In any case, the helicopter lay dormant in its box for three weeks as we didn’t have the requisite half-dozen double AA batteries for its operation, as my husband is too allergic to Tesco to buy any, and I am too absent minded (and perhaps too reminded of the last occasion when a toy required batteries, of which more later) to purchase any myself.

When at last the batteries were procured, the screwdriver necessary to open the remote control located, and the cat had signaled his intentions to leave home, the helicopter was given its test flight. Approximately seven seconds and a smashed glass later, we decided the kitchen table was perhaps not the optimum launch pad, and opted for the floor. Neither of us foresaw the mess that could be made from the helicopter’s downdraft over the ash bucket, or indeed just how quickly plastic can melt following an emergency landing on top of the fire itself. It has remained in its box since.

Six batteries richer, we rummaged through cupboards in the hope of finding some other lithium-ion-fuelled entertainment, and happened upon the afore-mentioned toy, a stylophone, crammed under magazines, books and strings of fairy lights in a ‘I do hope Ben never sees or remembers this thing ever again’ sort of a way.

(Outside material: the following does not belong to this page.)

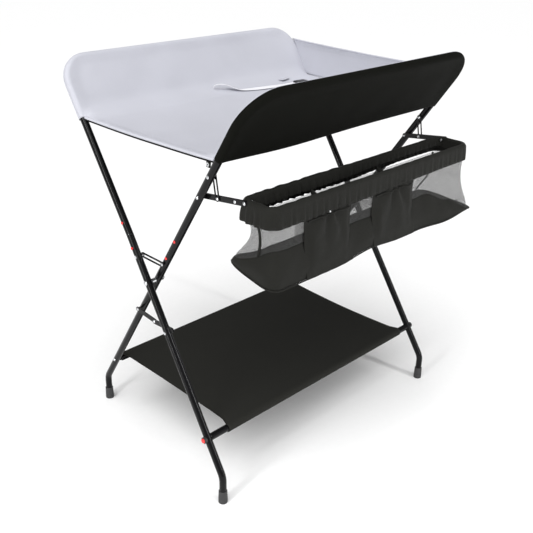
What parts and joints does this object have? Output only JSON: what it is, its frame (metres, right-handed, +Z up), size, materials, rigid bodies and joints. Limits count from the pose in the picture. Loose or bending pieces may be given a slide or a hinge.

It’s my own fault – I bought it myself in a moment of weakness one Christmas Eve when I discovered the only items I had so far bought to go in my husband’s stocking were a torque wrench and a box of mint matchmakers which, in the end, didn’t make it that long. I was only vaguely aware of what it was as I crammed it into a basket containing sundry electrical items for nephews and nieces and elbowed my way to the till. I discovered exactly what it was in the ensuing days and weeks, which is why it found its eventual (but sadly not final) resting place in the darkest depths of the cupboard some weeks later, when I staged a suitable diversion for a few moments (possibly the last of the matchmakers).

And now it’s back in our lives, sounding like some sort of demented wasp in the key of E, misplaying ‘Silent Night’ and making me curse the Duracell family forever more. The cat has dug out his suitcase, given me a pitiful look, and slunk off into the night (regrettably not silent), only to return once the allotted four to six weeks of battery life is fully spent. I wish him well.